Why is our school system producing such dismal results?  Well, complacency with celebration of average achievement is too kind.  Obviously, in Arizona, we do not consider education to be worthy of serious attention even though we spend $9698 annually per student. 

This candidate is no stranger to the world of academia.  Having started my education in a rural two-room schoolhouse and ended it as a scientist with a PhD from a prestigious university, all in the public school systems, I have a multipoint analysis of the problems with appropriate solutions that I will execute.

  1. You may not want to hear it but parents, it is your responsibility to raise your children and ensure achievement.  The teacher is there to educate our child with you as a partner.  I will institute an environment that will foster a cooperative effort between the parents and teacher with frequent communication of accomplishment and behavior.  Parents and an extensive community volunteer system will be an integral part of the education program.
  2. High aspirations with quantitative verification.  Some years ago, the AIMS test was developed as a device to measure student achievement and ensure that graduates had mastered an acceptable level of academic competence.  When initially administered, surprise, a very large portion of the students couldn’t meet the minimal standards of the test.  Arizona’s response, dumb the test down until students could score a passing grade.  This was a terrible admission of our complacency with low standards and general apathy for our youth’s futures.  Under my administration, achievement compared to the highest standards in the nation will be frequently measured and reported to parents.  Welcome to the real world kids, get in the game.  And parents, take responsibility.
  3. I support the newly-proposed initiative to directly couple teachers’ professional survival and reward to the quality of their product, their students’ achievement.   As well-stated by the Goldwater Institute, “It would be immoral to keep ineffective teachers in the classroom simply because they have already spent years mis-educating students.  No one – conservative, liberal, libertarian or vegetarian – should support such a policy.”  With the frequent quantitative assessment of student achievement described above, we will have a ready and accurate measure of teacher performance.  Highly-performing teachers should be handsomely rewarded and should take great satisfaction in being recognized as superior professionals.

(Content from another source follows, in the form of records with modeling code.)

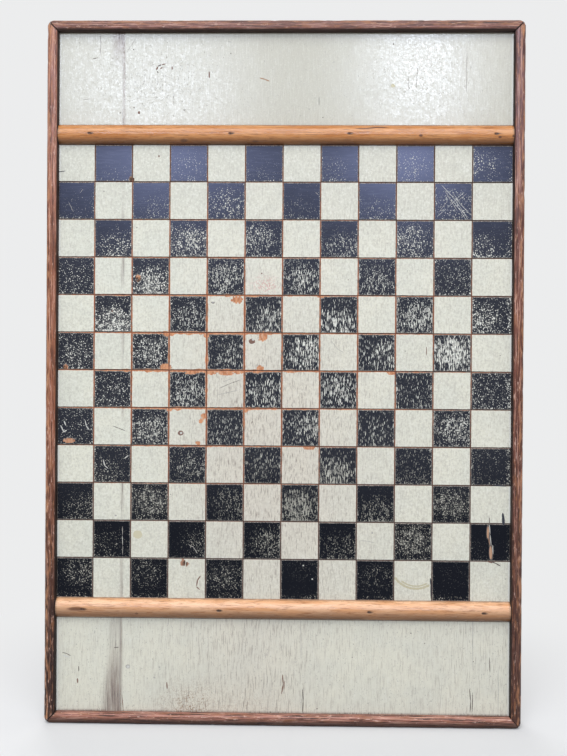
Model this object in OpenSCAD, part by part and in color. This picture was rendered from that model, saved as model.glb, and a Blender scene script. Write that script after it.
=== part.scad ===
// Double-ended game board with a chequered field and a tray at each end.
// It stands on its foot edge, with the playing face towards -Y.
// The origin is the middle of the footprint, on the surface that the board stands on.

/* [Playing field] */
// Side of one square
square = 38.1; // [28:0.1:45]
// Squares along each side of the field
squares = 12; // [8:2:12]
// Extra width that the first column has beyond a full square, or what it lacks where this is below 0
left_over = -1.5; // [-3:0.1:3]
// Extra width of the last column
right_over = 2.1; // [-3:0.1:3]
// Extra height of the first row
head_over = -1.2; // [-3:0.1:3]
// Extra height of the last row
foot_over = 2.3; // [-3:0.1:3]
// Width of the V line scribed between two squares
line_w = 1.4; // [0.8:0.1:2.4]
// Thickness of the paint
coat_t = 0.3; // [0.2:0.05:0.6]

/* [End trays] */
// Height of the tray above the field
upper_tray = 92.6; // [50:0.1:140]
// Height of the tray below the field
lower_tray = 94.6; // [50:0.1:140]

/* [Boards] */
// Thickness of the two boards
board_t = 19; // [15:0.5:25]
// Width of the narrow board, at its face
narrow_w = 65.5; // [50:0.5:100]
// Hairline that has opened between the boards
seam_gap = 0.3; // [0.1:0.1:1]
// Thickness of the tongue on the wide board
tongue_t = 6; // [4:0.5:7]
// Length of the tongue
tongue_len = 7; // [5:0.5:9]
// Room past the end of the tongue
tongue_room = 0.5; // [0.2:0.1:1]

/* [Edge strips] */
// Width of a strip, seen from the front
strip_w = 11.4; // [9:0.1:16]
// Height of a strip above the face of the boards
strip_proud = 8; // [5:0.5:12]
// Radius of the strip's edge next to the face
strip_inner_r = 3.5; // [1:0.25:5]
// Radius of the strip's outer edge in front
strip_outer_r = 4; // [2:0.25:5]
// Radius of the strip's outer edge behind
strip_back_r = 1.5; // [0.5:0.25:3]
// Radius of the knocked-off corners of the frame
corner_r = 7; // [3:0.5:9]

/* [Dividers] */
// Width of a half-round divider, on the face
divider_w = 20.7; // [14:0.1:26]
// Height of a divider above the face
divider_h = 8.5; // [5:0.5:12]

/* [Nails] */
// Radius of a nail's shank
nail_r = 0.9; // [0.7:0.1:1.2]
// Radius of a nail's head
nail_head_r = 1.6; // [1.4:0.1:2.2]
// Thickness of a nail's head
nail_head_t = 0.8; // [0.5:0.1:1.2]
// Length of a nail's tapered point
nail_point = 3; // [2:0.5:5]
// Length of the nails that hold the strips
strip_nail_len = 32; // [24:1:36]
// Length of the nails that hold the dividers
divider_nail_len = 22; // [16:1:24]
// Depth that a divider's nails are set below its crown
nail_set = 0.4; // [0.2:0.1:1]
// Nails along each side strip
side_nails = 6; // [4:1:8]
// Nails along the head strip, and along the foot strip
end_nails = 4; // [3:1:6]
// Distance of a strip's first and last nail from the end of its opening
nail_inset = 30; // [30:1:40]
// Places of the nails in the upper divider, as shares of its length
upper_nails = [0.07, 0.38, 0.64, 0.96]; // [0.05:0.01:0.97]
// Places of the nails in the lower divider, as shares of its length
lower_nails = [0.06, 0.36, 0.69, 0.94]; // [0.05:0.01:0.97]

/* [Hidden] */
$fn = 64;

// Overlap that lets a cut run clear of the face it starts from
clear = 1;

// The face of the boards, across and up
panel_w = squares * square + left_over + right_over;
field_h = squares * square + head_over + foot_over;
panel_h = upper_tray + divider_w + field_h + divider_w + lower_tray;

// Heights above the surface that the board stands on
panel_foot = strip_w;
lower_divider_z = panel_foot + lower_tray + divider_w / 2;
field_foot = panel_foot + lower_tray + divider_w;
field_head = field_foot + field_h;
upper_divider_z = field_head + divider_w / 2;
panel_head = panel_foot + panel_h;

// Depths, from the highest crown in front to the flat back
depth = board_t + max(strip_proud, divider_h);
back_y = depth / 2;
face_y = back_y - board_t;
coat_y = face_y - coat_t;
mid_board_y = face_y + board_t / 2;

// Edges of the boards and of their joint
seam_x = -panel_w / 2 + narrow_w;
groove_len = tongue_len - seam_gap + tongue_room;

// Circle whose segment is the section of a divider
divider_r = (divider_w * divider_w / 4 + divider_h * divider_h) / (2 * divider_h);

// Places of the lines that bound the columns and the rows, counted from the left and from the head
function column_x(i) =
    i <= 0 ? -panel_w / 2 : i >= squares ? panel_w / 2 : left_over + i * square - panel_w / 2;
function row_z(i) =
    i <= 0 ? field_head : i >= squares ? field_foot : field_head - head_over - i * square;

// Half of a scribed line, where there is one
function half_line(i) = i > 0 && i < squares ? line_w / 2 : 0;

// Places of the nails in a row, from the middle of an opening of this length
function nail_row(opening, count) =
    [for (i = [0 : count - 1]) -opening / 2 + nail_inset + i * (opening - 2 * nail_inset) / (count - 1)];

// A nail with its head's top at the origin and its point towards -Z
module nail(len) {
    translate([0, 0, -nail_head_t]) cylinder(h = nail_head_t, r = nail_head_r);
    translate([0, 0, nail_point - len]) cylinder(h = len - nail_point - nail_head_t, r = nail_r);
    translate([0, 0, -len]) cylinder(h = nail_point, r1 = nail_r / 3, r2 = nail_r);
}

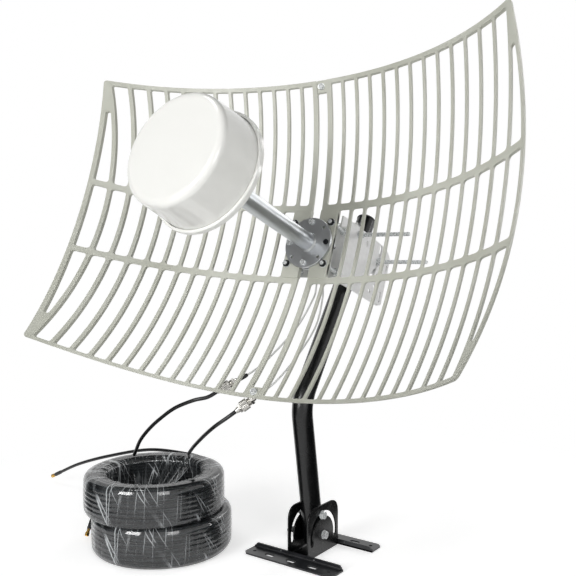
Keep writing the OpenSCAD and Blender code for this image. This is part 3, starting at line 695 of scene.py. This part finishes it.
def feeder(number, points, replaced):
    """The black feeder from its plug to the coil, in three lengths, one for each joint it crosses."""
    line = route(points, 14)
    # the cuts lie near the plug, so that the length at the coil hardly moves
    near_plug = [share * run_length(line) * 1000 for share in (0.18, 0.36)]
    cuts, gone = [0], 0.0
    for i in range(1, len(line)):
        gone += (line[i] - line[i - 1]).length
        if len(cuts) < 3 and gone > near_plug[len(cuts) - 1]:
            cuts.append(i)
    cuts.append(len(line) - 1)
    for k, (a, b) in enumerate((("dish", "clamp"), ("clamp", "mast_body"), ("mast_body", "foot"))):
        part = line[cuts[k]:cuts[k + 1] + 1]
        bm = bmesh.new()
        sweep(bm, part, FEEDER_R, 18)
        obj = piece(f"feeder_{number}_{'abc'[k]}", bm, "jacket", None, replaced if k == 0 else ())
        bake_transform(obj)


def coil_line(centre, turn_from):
    """The whole cable of one coil, wound out and in: three turns in the end layers, five in the seven between."""
    apart, per_turn = 7.4, 20
    turns = (3, 5, 5, 5, 5, 5, 5, 5, 3)
    rise = (COIL_H - 2 * TURN_Z) / (len(turns) - 1)
    inner = COIL_OUT - 4 - 4 * apart
    ends = [((5 - n) / 2, (3 + n) / 2) for n in turns]
    ends = [pair if k % 2 == 0 else pair[::-1] for k, pair in enumerate(ends)]
    pts = []
    for layer, n in enumerate(turns):
        first, last = ends[layer]
        onward = ends[layer + 1][0] if layer < len(turns) - 1 else last
        for i in range(n * per_turn):
            within = i / per_turn
            climb = max(0.0, within - (n - 1))
            step = first + (last - first) * min(1.0, within / (n - 1)) + (onward - last) * climb
            z = TURN_Z + rise * (layer + (climb if layer < len(turns) - 1 else 0.0))
            a = turn_from + 2 * math.pi * len(pts) / per_turn
            radius = inner + apart * step
            pts.append(centre + Vector((radius * math.cos(a), radius * math.sin(a), z)))
    return pts


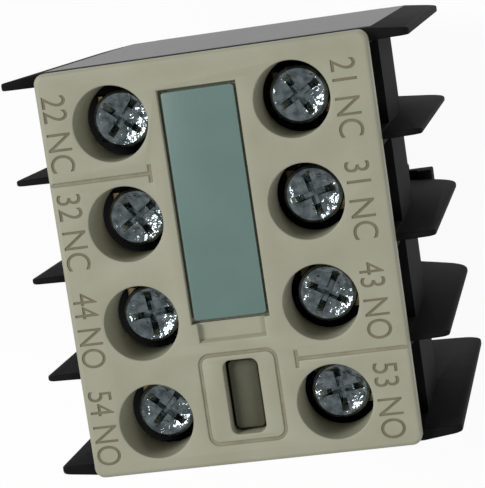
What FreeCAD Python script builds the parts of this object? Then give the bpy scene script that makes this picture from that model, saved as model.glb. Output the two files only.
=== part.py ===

  4. A friend of mine came to this country from Ukraine with her 14-year-old son who had not a word of English skill.  The Monday after arrival, he was dropped off at the local school and told to “make it work”.  In two weeks, he was communicating effectively and in three months, his English skills were equivalent to native-born peers with no trace of his former speech phonetics.  Though some in the judiciary will disagree, I will do the non-English-speaking children of Arizona a great favor and end bi-lingual education.  Through immersion, those children will quickly gain the skills to become educated and competitive with their fellow citizens rather than perpetuate a system that destines them to a subordinate role in society.  At the same time, the educational opportunities of English-speaking students will not be diminished by this peripheral distraction.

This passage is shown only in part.